_REQUIRED WORK_
Make an exact copy of all the records.

===== DATA FOR THIS TASK

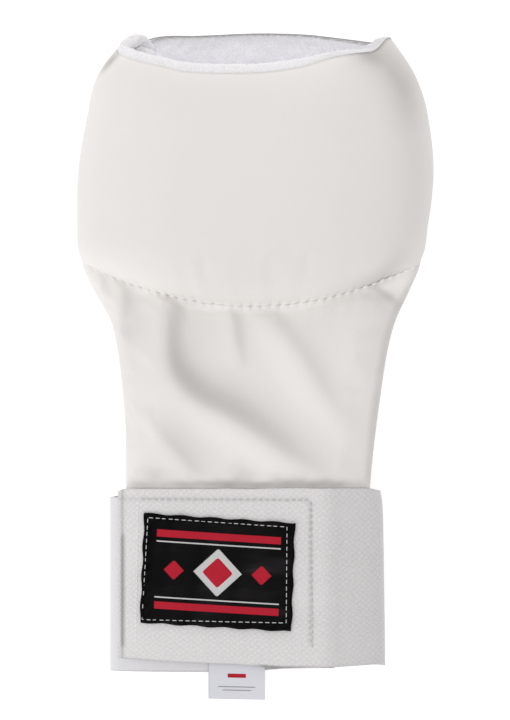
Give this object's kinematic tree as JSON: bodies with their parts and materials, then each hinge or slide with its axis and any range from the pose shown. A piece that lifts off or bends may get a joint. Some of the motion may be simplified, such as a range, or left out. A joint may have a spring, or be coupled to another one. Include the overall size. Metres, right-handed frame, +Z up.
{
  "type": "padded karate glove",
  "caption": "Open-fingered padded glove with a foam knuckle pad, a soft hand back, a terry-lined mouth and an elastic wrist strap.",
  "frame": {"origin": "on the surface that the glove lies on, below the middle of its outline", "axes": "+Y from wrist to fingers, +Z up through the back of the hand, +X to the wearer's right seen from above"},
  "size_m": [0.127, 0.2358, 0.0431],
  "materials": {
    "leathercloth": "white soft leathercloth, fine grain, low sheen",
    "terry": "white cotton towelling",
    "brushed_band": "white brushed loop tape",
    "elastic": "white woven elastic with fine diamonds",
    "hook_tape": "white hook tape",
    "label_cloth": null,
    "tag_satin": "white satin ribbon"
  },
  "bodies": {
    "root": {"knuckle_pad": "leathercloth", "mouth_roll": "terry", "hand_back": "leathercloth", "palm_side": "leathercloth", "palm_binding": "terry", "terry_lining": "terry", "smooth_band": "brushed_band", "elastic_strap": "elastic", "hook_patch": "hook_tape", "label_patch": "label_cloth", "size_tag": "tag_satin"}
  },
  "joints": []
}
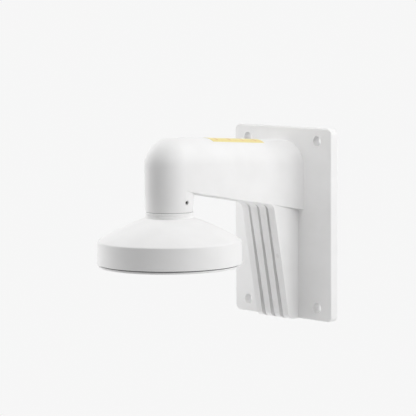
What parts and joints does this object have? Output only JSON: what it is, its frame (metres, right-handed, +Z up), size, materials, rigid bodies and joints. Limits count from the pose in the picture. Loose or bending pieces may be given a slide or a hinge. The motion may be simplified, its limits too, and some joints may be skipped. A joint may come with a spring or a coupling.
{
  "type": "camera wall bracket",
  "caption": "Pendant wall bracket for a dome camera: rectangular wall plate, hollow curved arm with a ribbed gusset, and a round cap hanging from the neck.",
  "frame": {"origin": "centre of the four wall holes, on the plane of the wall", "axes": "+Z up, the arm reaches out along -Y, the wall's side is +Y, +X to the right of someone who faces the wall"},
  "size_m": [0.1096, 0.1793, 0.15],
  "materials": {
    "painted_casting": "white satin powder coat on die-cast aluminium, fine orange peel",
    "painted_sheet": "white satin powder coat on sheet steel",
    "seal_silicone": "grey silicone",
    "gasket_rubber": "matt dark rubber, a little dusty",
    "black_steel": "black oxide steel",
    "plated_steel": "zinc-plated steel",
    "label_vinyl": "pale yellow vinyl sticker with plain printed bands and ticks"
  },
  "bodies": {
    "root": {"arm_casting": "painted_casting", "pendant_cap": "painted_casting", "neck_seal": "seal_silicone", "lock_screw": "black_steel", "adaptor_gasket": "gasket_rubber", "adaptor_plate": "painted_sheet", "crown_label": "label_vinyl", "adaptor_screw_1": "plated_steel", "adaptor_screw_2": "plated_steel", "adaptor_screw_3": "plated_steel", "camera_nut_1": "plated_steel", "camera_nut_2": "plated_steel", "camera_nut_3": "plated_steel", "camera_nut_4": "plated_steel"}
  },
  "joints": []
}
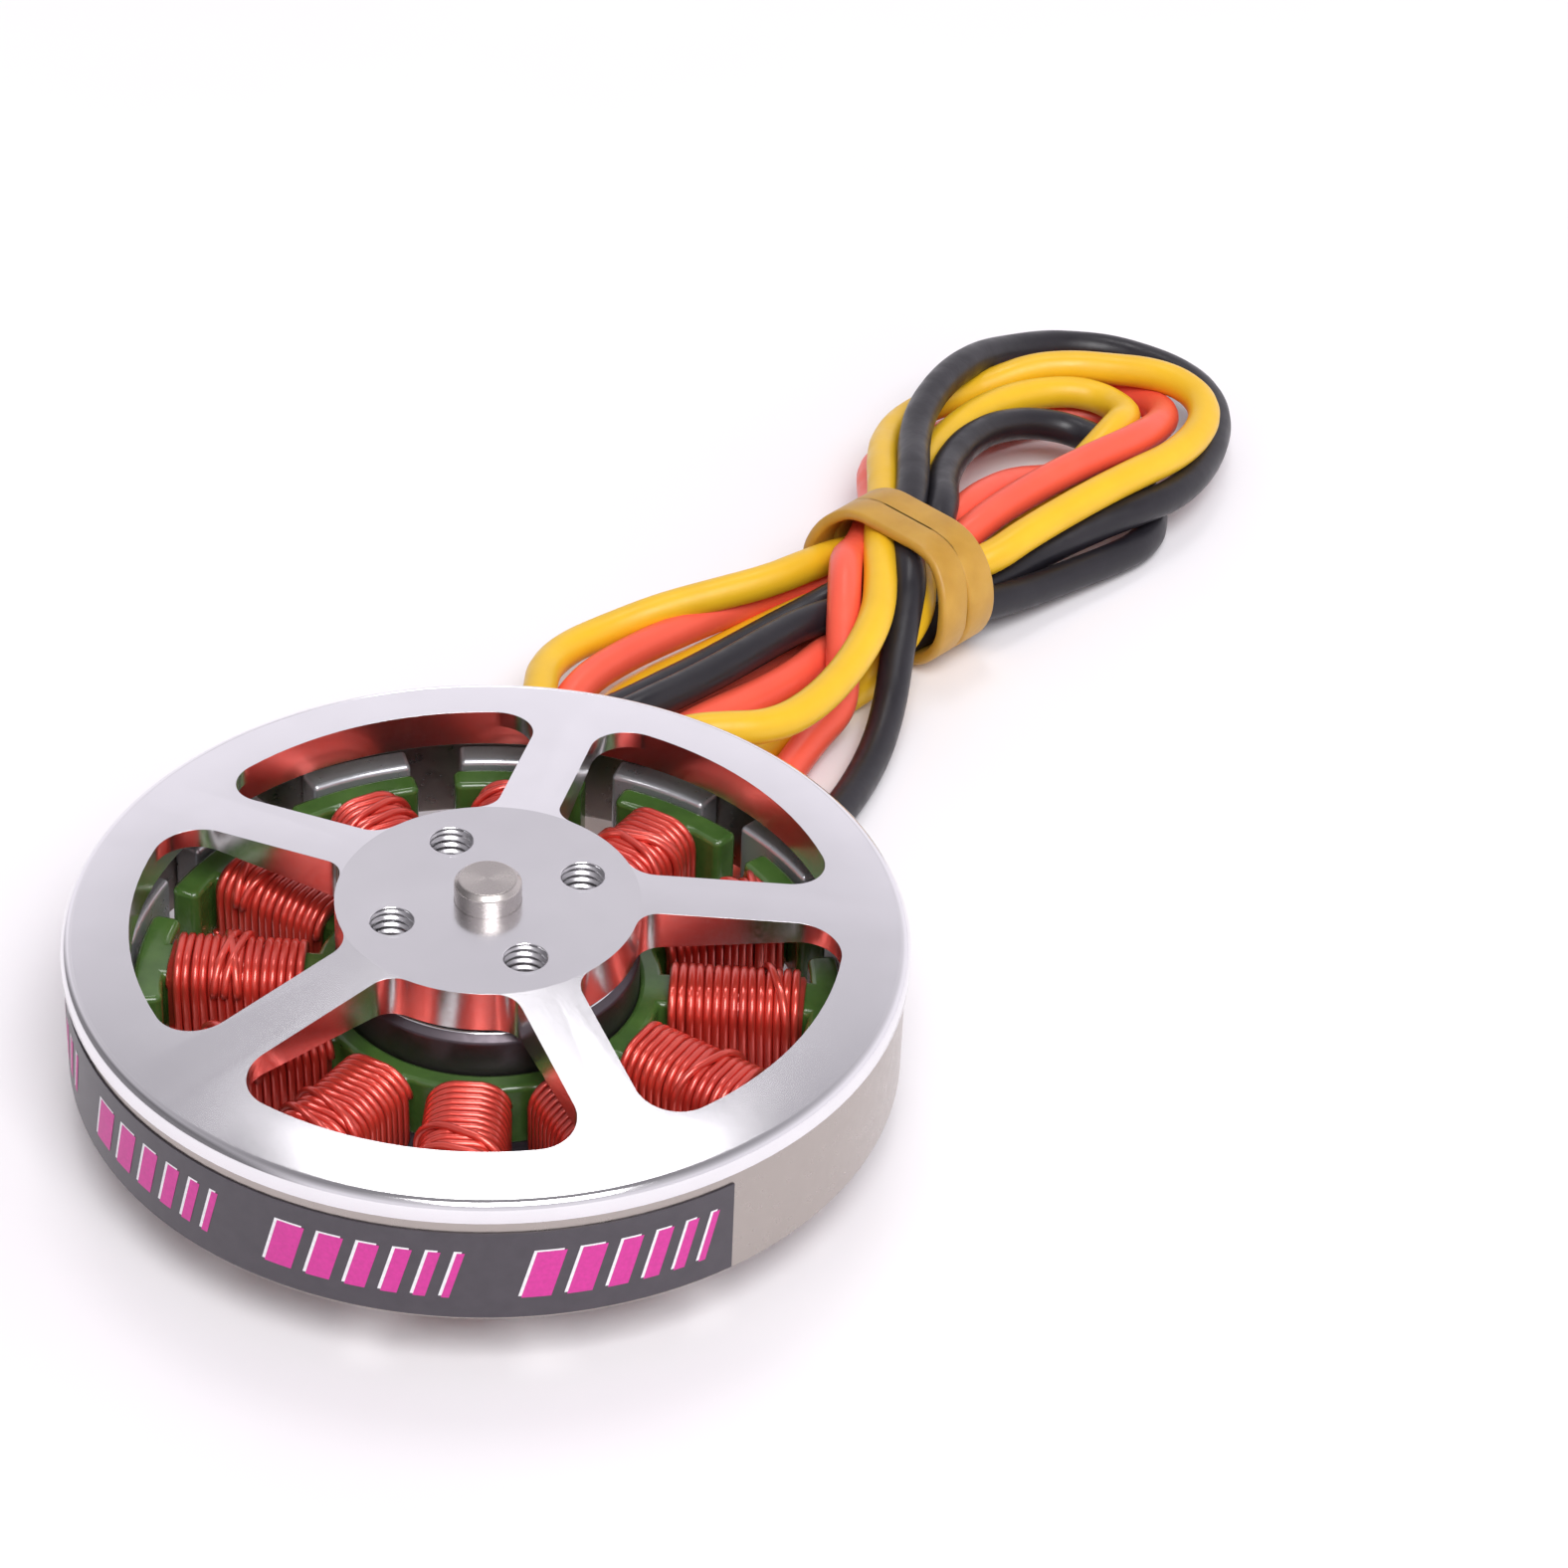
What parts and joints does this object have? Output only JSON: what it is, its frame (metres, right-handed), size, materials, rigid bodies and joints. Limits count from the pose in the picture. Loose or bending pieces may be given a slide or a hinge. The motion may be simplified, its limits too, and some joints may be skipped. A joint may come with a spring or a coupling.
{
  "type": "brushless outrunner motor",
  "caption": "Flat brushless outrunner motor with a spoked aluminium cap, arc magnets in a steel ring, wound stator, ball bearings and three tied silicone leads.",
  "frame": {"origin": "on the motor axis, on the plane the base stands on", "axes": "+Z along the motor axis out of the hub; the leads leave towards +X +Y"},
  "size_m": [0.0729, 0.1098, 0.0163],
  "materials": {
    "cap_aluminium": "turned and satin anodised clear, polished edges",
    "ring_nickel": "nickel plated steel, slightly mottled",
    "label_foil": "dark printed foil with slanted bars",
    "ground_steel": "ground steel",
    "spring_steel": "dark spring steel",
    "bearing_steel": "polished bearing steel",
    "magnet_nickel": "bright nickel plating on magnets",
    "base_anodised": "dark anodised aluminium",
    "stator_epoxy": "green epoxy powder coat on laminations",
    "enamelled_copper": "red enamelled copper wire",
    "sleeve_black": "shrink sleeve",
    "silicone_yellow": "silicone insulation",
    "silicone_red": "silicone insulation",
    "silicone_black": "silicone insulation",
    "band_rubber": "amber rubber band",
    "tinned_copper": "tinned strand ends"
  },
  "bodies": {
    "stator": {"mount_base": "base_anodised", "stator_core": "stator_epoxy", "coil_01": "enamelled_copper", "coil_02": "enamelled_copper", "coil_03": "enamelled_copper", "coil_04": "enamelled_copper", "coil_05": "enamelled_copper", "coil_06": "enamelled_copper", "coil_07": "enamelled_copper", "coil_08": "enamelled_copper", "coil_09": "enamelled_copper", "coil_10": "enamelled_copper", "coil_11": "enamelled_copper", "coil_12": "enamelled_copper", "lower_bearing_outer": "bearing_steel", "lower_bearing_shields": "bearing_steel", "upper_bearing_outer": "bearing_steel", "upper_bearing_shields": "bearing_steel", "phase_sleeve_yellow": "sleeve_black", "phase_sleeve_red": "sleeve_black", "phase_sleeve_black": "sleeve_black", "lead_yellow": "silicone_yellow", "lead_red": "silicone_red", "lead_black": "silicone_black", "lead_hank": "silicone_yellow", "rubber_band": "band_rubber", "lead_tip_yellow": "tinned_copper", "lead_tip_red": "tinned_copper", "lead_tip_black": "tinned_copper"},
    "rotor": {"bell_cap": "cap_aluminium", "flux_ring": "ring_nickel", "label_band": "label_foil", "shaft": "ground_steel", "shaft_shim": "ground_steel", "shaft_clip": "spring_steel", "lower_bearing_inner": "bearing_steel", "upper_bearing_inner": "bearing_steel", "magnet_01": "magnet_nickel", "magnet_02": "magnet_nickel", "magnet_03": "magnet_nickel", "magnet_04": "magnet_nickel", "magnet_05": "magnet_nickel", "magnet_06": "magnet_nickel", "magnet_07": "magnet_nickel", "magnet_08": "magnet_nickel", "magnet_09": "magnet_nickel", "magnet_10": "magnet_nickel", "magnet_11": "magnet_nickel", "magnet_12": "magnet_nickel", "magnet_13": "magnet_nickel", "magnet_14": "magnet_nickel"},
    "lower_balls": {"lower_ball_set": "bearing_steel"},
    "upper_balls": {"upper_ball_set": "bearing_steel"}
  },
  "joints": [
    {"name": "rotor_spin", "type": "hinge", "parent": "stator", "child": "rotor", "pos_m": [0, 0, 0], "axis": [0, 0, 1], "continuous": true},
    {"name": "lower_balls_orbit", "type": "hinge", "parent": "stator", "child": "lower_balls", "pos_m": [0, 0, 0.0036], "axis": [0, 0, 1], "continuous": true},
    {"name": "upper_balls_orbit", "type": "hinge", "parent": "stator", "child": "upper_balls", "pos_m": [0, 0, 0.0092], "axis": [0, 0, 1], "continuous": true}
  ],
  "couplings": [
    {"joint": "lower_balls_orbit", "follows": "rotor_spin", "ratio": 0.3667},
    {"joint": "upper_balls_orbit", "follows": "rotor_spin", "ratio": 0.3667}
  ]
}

==========

_CORRECT OUTPUT_
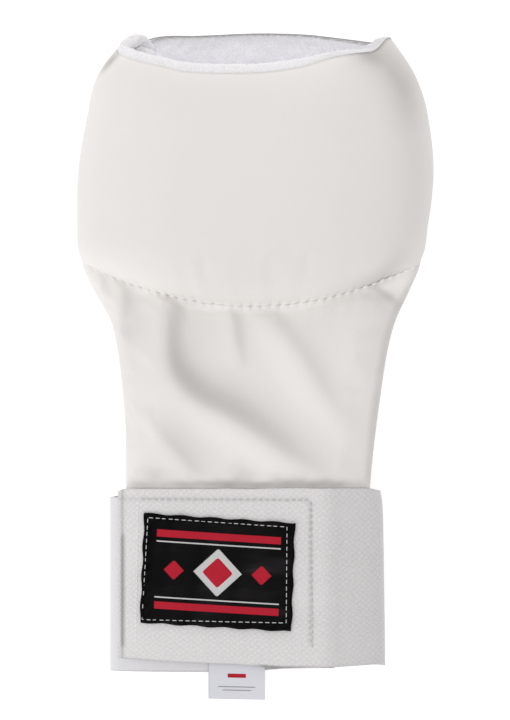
Give this object's kinematic tree as JSON: bodies with their parts and materials, then each hinge or slide with its axis and any range from the pose shown. A piece that lifts off or bends may get a joint. Some of the motion may be simplified, such as a range, or left out. A joint may have a spring, or be coupled to another one. Include the overall size. Metres, right-handed frame, +Z up.
{
  "type": "padded karate glove",
  "caption": "Open-fingered padded glove with a foam knuckle pad, a soft hand back, a terry-lined mouth and an elastic wrist strap.",
  "frame": {"origin": "on the surface that the glove lies on, below the middle of its outline", "axes": "+Y from wrist to fingers, +Z up through the back of the hand, +X to the wearer's right seen from above"},
  "size_m": [0.127, 0.2358, 0.0431],
  "materials": {
    "leathercloth": "white soft leathercloth, fine grain, low sheen",
    "terry": "white cotton towelling",
    "brushed_band": "white brushed loop tape",
    "elastic": "white woven elastic with fine diamonds",
    "hook_tape": "white hook tape",
    "label_cloth": null,
    "tag_satin": "white satin ribbon"
  },
  "bodies": {
    "root": {"knuckle_pad": "leathercloth", "mouth_roll": "terry", "hand_back": "leathercloth", "palm_side": "leathercloth", "palm_binding": "terry", "terry_lining": "terry", "smooth_band": "brushed_band", "elastic_strap": "elastic", "hook_patch": "hook_tape", "label_patch": "label_cloth", "size_tag": "tag_satin"}
  },
  "joints": []
}
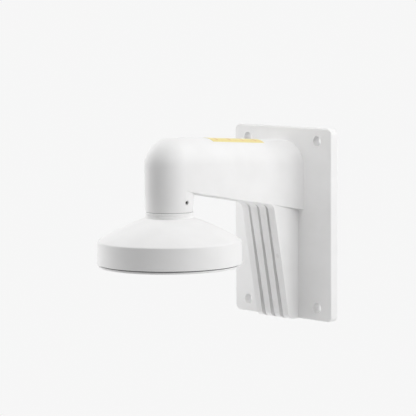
What parts and joints does this object have? Output only JSON: what it is, its frame (metres, right-handed, +Z up), size, materials, rigid bodies and joints. Limits count from the pose in the picture. Loose or bending pieces may be given a slide or a hinge. The motion may be simplified, its limits too, and some joints may be skipped. A joint may come with a spring or a coupling.
{
  "type": "camera wall bracket",
  "caption": "Pendant wall bracket for a dome camera: rectangular wall plate, hollow curved arm with a ribbed gusset, and a round cap hanging from the neck.",
  "frame": {"origin": "centre of the four wall holes, on the plane of the wall", "axes": "+Z up, the arm reaches out along -Y, the wall's side is +Y, +X to the right of someone who faces the wall"},
  "size_m": [0.1096, 0.1793, 0.15],
  "materials": {
    "painted_casting": "white satin powder coat on die-cast aluminium, fine orange peel",
    "painted_sheet": "white satin powder coat on sheet steel",
    "seal_silicone": "grey silicone",
    "gasket_rubber": "matt dark rubber, a little dusty",
    "black_steel": "black oxide steel",
    "plated_steel": "zinc-plated steel",
    "label_vinyl": "pale yellow vinyl sticker with plain printed bands and ticks"
  },
  "bodies": {
    "root": {"arm_casting": "painted_casting", "pendant_cap": "painted_casting", "neck_seal": "seal_silicone", "lock_screw": "black_steel", "adaptor_gasket": "gasket_rubber", "adaptor_plate": "painted_sheet", "crown_label": "label_vinyl", "adaptor_screw_1": "plated_steel", "adaptor_screw_2": "plated_steel", "adaptor_screw_3": "plated_steel", "camera_nut_1": "plated_steel", "camera_nut_2": "plated_steel", "camera_nut_3": "plated_steel", "camera_nut_4": "plated_steel"}
  },
  "joints": []
}
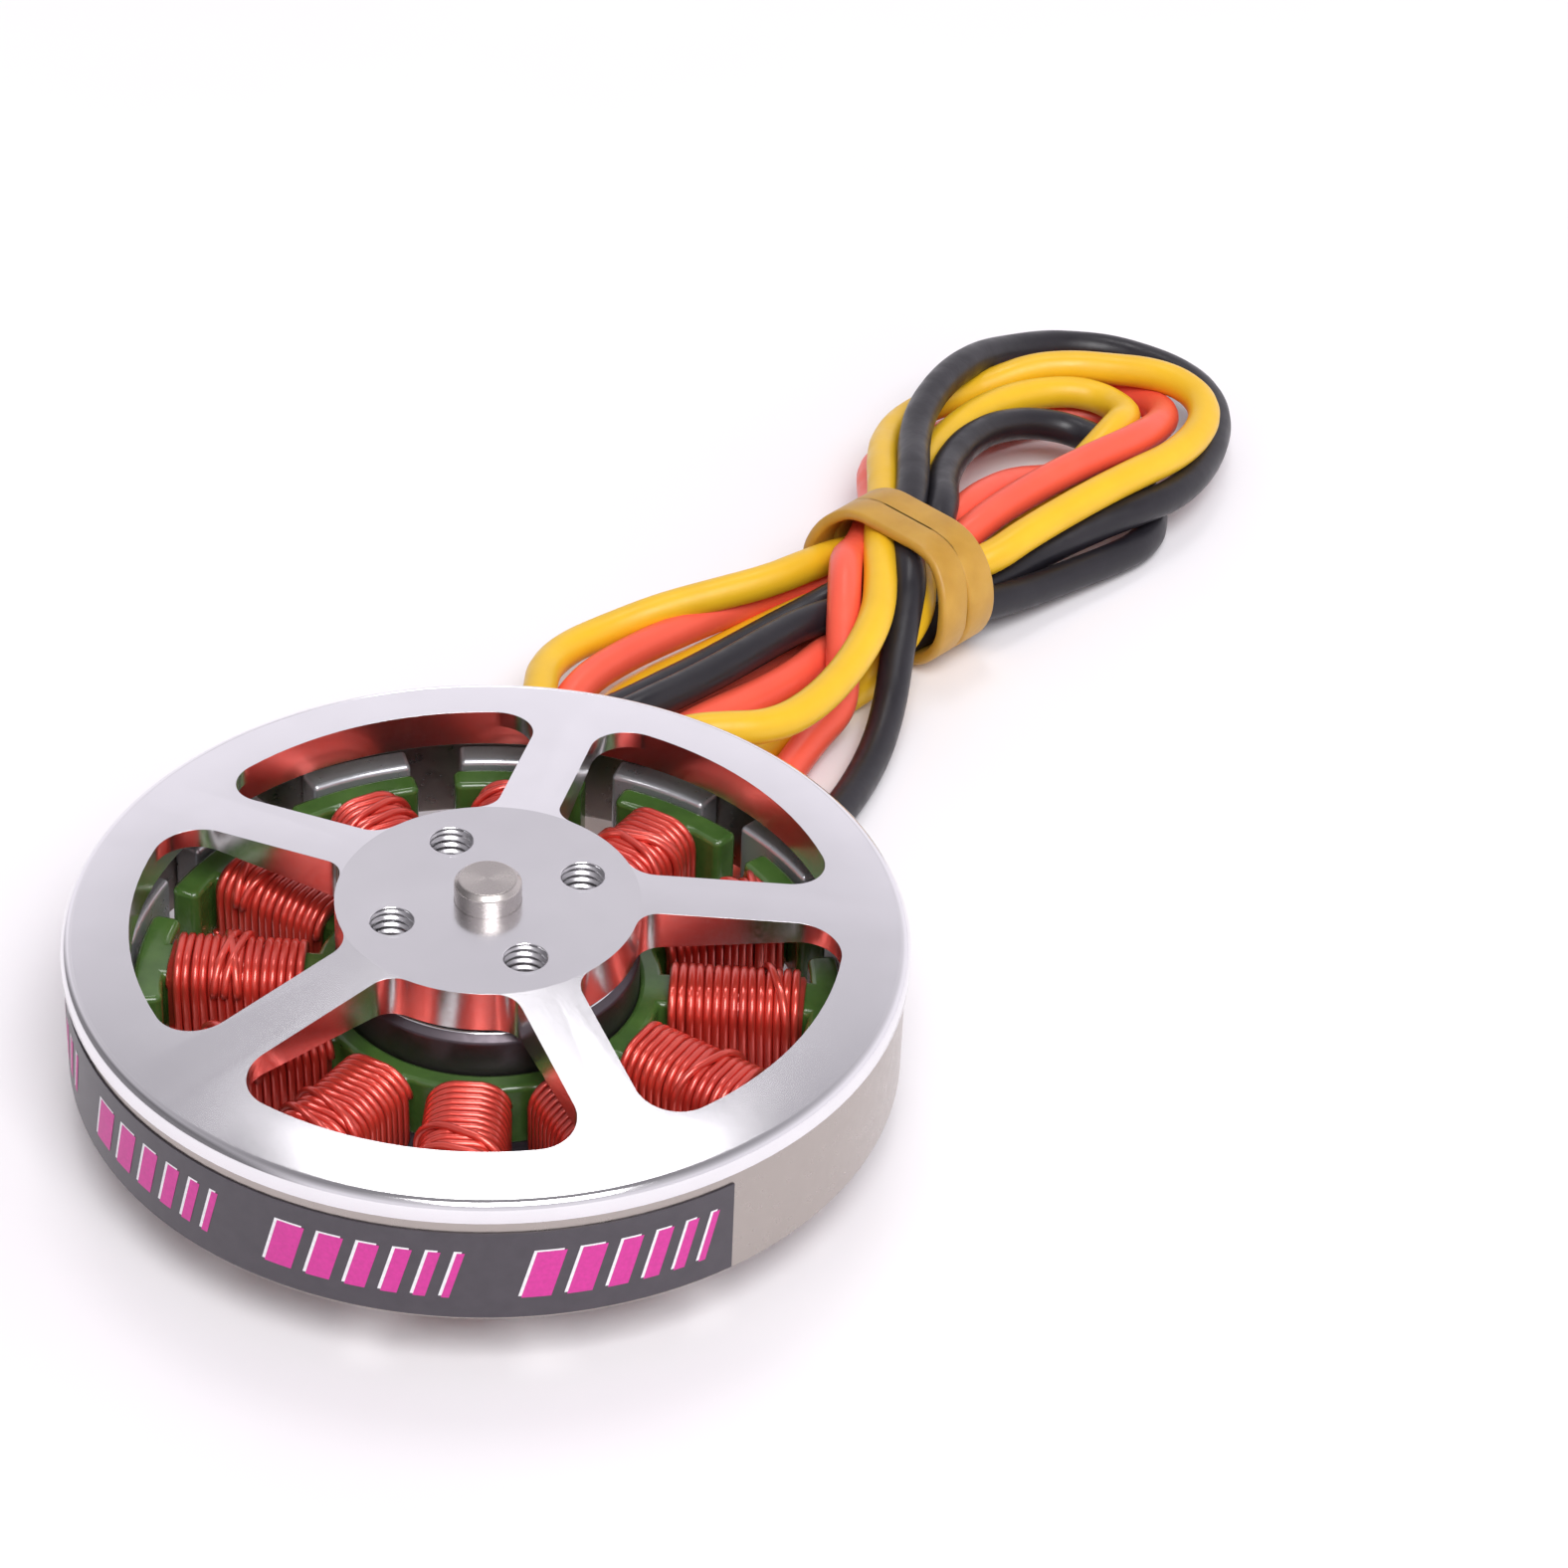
What parts and joints does this object have? Output only JSON: what it is, its frame (metres, right-handed), size, materials, rigid bodies and joints. Limits count from the pose in the picture. Loose or bending pieces may be given a slide or a hinge. The motion may be simplified, its limits too, and some joints may be skipped. A joint may come with a spring or a coupling.
{
  "type": "brushless outrunner motor",
  "caption": "Flat brushless outrunner motor with a spoked aluminium cap, arc magnets in a steel ring, wound stator, ball bearings and three tied silicone leads.",
  "frame": {"origin": "on the motor axis, on the plane the base stands on", "axes": "+Z along the motor axis out of the hub; the leads leave towards +X +Y"},
  "size_m": [0.0729, 0.1098, 0.0163],
  "materials": {
    "cap_aluminium": "turned and satin anodised clear, polished edges",
    "ring_nickel": "nickel plated steel, slightly mottled",
    "label_foil": "dark printed foil with slanted bars",
    "ground_steel": "ground steel",
    "spring_steel": "dark spring steel",
    "bearing_steel": "polished bearing steel",
    "magnet_nickel": "bright nickel plating on magnets",
    "base_anodised": "dark anodised aluminium",
    "stator_epoxy": "green epoxy powder coat on laminations",
    "enamelled_copper": "red enamelled copper wire",
    "sleeve_black": "shrink sleeve",
    "silicone_yellow": "silicone insulation",
    "silicone_red": "silicone insulation",
    "silicone_black": "silicone insulation",
    "band_rubber": "amber rubber band",
    "tinned_copper": "tinned strand ends"
  },
  "bodies": {
    "stator": {"mount_base": "base_anodised", "stator_core": "stator_epoxy", "coil_01": "enamelled_copper", "coil_02": "enamelled_copper", "coil_03": "enamelled_copper", "coil_04": "enamelled_copper", "coil_05": "enamelled_copper", "coil_06": "enamelled_copper", "coil_07": "enamelled_copper", "coil_08": "enamelled_copper", "coil_09": "enamelled_copper", "coil_10": "enamelled_copper", "coil_11": "enamelled_copper", "coil_12": "enamelled_copper", "lower_bearing_outer": "bearing_steel", "lower_bearing_shields": "bearing_steel", "upper_bearing_outer": "bearing_steel", "upper_bearing_shields": "bearing_steel", "phase_sleeve_yellow": "sleeve_black", "phase_sleeve_red": "sleeve_black", "phase_sleeve_black": "sleeve_black", "lead_yellow": "silicone_yellow", "lead_red": "silicone_red", "lead_black": "silicone_black", "lead_hank": "silicone_yellow", "rubber_band": "band_rubber", "lead_tip_yellow": "tinned_copper", "lead_tip_red": "tinned_copper", "lead_tip_black": "tinned_copper"},
    "rotor": {"bell_cap": "cap_aluminium", "flux_ring": "ring_nickel", "label_band": "label_foil", "shaft": "ground_steel", "shaft_shim": "ground_steel", "shaft_clip": "spring_steel", "lower_bearing_inner": "bearing_steel", "upper_bearing_inner": "bearing_steel", "magnet_01": "magnet_nickel", "magnet_02": "magnet_nickel", "magnet_03": "magnet_nickel", "magnet_04": "magnet_nickel", "magnet_05": "magnet_nickel", "magnet_06": "magnet_nickel", "magnet_07": "magnet_nickel", "magnet_08": "magnet_nickel", "magnet_09": "magnet_nickel", "magnet_10": "magnet_nickel", "magnet_11": "magnet_nickel", "magnet_12": "magnet_nickel", "magnet_13": "magnet_nickel", "magnet_14": "magnet_nickel"},
    "lower_balls": {"lower_ball_set": "bearing_steel"},
    "upper_balls": {"upper_ball_set": "bearing_steel"}
  },
  "joints": [
    {"name": "rotor_spin", "type": "hinge", "parent": "stator", "child": "rotor", "pos_m": [0, 0, 0], "axis": [0, 0, 1], "continuous": true},
    {"name": "lower_balls_orbit", "type": "hinge", "parent": "stator", "child": "lower_balls", "pos_m": [0, 0, 0.0036], "axis": [0, 0, 1], "continuous": true},
    {"name": "upper_balls_orbit", "type": "hinge", "parent": "stator", "child": "upper_balls", "pos_m": [0, 0, 0.0092], "axis": [0, 0, 1], "continuous": true}
  ],
  "couplings": [
    {"joint": "lower_balls_orbit", "follows": "rotor_spin", "ratio": 0.3667},
    {"joint": "upper_balls_orbit", "follows": "rotor_spin", "ratio": 0.3667}
  ]
}